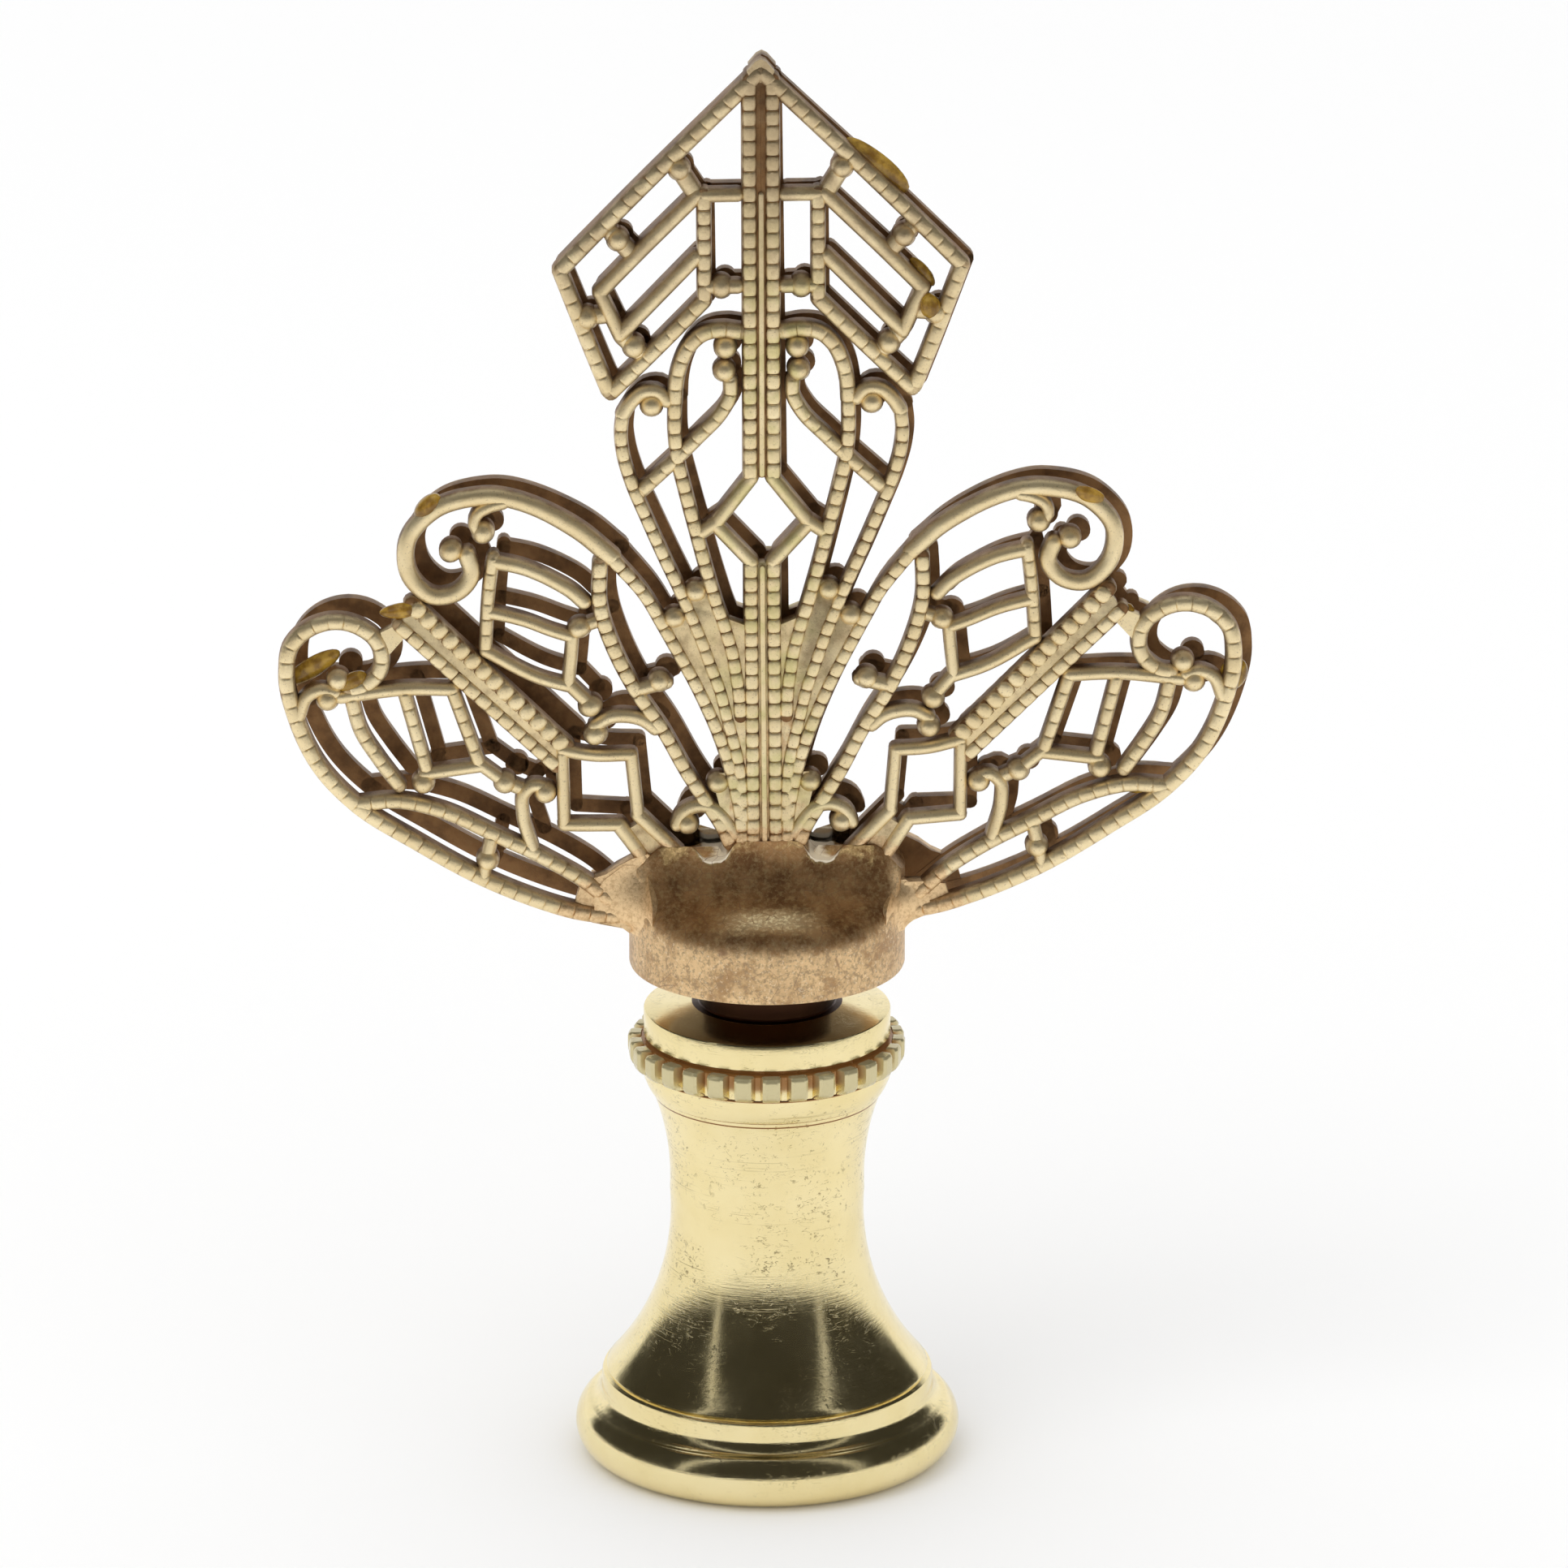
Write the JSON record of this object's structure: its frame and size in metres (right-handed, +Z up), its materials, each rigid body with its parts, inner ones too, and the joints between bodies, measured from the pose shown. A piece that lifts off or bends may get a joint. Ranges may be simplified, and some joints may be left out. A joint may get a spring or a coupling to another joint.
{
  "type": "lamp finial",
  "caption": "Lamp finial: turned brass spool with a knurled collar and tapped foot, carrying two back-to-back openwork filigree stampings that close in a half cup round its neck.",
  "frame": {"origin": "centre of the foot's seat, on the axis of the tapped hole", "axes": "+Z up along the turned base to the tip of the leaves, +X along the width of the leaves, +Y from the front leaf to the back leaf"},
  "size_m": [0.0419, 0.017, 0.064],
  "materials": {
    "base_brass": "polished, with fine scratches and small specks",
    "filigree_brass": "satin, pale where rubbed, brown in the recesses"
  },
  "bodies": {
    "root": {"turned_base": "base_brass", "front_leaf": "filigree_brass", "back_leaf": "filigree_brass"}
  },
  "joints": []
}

---

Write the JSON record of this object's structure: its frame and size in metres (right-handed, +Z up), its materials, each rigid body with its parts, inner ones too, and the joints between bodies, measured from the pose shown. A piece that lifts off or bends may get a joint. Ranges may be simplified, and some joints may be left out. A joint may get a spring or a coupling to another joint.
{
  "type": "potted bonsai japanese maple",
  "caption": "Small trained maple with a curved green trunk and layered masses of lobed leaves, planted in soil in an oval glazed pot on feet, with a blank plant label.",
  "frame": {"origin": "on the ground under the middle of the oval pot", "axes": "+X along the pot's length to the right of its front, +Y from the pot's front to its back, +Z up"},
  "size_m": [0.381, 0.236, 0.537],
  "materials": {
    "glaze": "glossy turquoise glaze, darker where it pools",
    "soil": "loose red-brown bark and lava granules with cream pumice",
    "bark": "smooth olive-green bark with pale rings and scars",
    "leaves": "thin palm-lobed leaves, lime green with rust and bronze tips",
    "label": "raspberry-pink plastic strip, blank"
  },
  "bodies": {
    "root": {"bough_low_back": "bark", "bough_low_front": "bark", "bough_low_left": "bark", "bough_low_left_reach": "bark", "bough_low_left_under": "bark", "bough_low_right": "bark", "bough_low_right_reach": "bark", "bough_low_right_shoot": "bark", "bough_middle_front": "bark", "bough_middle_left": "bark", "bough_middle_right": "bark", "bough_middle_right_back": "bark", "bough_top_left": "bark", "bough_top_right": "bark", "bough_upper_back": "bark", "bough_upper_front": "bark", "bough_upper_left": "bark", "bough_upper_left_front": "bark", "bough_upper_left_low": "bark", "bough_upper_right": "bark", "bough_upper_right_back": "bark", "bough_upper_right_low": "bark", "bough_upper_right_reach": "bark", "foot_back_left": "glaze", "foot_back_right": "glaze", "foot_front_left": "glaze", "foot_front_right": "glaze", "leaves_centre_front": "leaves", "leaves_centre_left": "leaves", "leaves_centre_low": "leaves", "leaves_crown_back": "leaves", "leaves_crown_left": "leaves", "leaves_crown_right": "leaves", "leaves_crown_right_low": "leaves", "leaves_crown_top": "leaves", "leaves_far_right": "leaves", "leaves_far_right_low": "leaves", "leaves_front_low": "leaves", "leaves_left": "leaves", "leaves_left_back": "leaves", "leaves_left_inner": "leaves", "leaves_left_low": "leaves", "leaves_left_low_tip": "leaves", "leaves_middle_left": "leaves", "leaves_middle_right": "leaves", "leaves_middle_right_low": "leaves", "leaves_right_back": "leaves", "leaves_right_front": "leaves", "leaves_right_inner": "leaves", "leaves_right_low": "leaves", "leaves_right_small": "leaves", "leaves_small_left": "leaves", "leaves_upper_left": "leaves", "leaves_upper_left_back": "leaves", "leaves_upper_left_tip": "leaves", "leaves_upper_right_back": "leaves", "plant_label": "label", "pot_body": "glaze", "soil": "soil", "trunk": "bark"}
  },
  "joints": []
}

> **Job**:
Copy every line of the entries above in which "with" occurs.

> **Written solution**:
Write the JSON record of this object's structure: its frame and size in metres (right-handed, +Z up), its materials, each rigid body with its parts, inner ones too, and the joints between bodies, measured from the pose shown. A piece that lifts off or bends may get a joint. Ranges may be simplified, and some joints may be left out. A joint may get a spring or a coupling to another joint.
  "caption": "Lamp finial: turned brass spool with a knurled collar and tapped foot, carrying two back-to-back openwork filigree stampings that close in a half cup round its neck.",
    "base_brass": "polished, with fine scratches and small specks",
Write the JSON record of this object's structure: its frame and size in metres (right-handed, +Z up), its materials, each rigid body with its parts, inner ones too, and the joints between bodies, measured from the pose shown. A piece that lifts off or bends may get a joint. Ranges may be simplified, and some joints may be left out. A joint may get a spring or a coupling to another joint.
  "caption": "Small trained maple with a curved green trunk and layered masses of lobed leaves, planted in soil in an oval glazed pot on feet, with a blank plant label.",
    "soil": "loose red-brown bark and lava granules with cream pumice",
    "bark": "smooth olive-green bark with pale rings and scars",
    "leaves": "thin palm-lobed leaves, lime green with rust and bronze tips",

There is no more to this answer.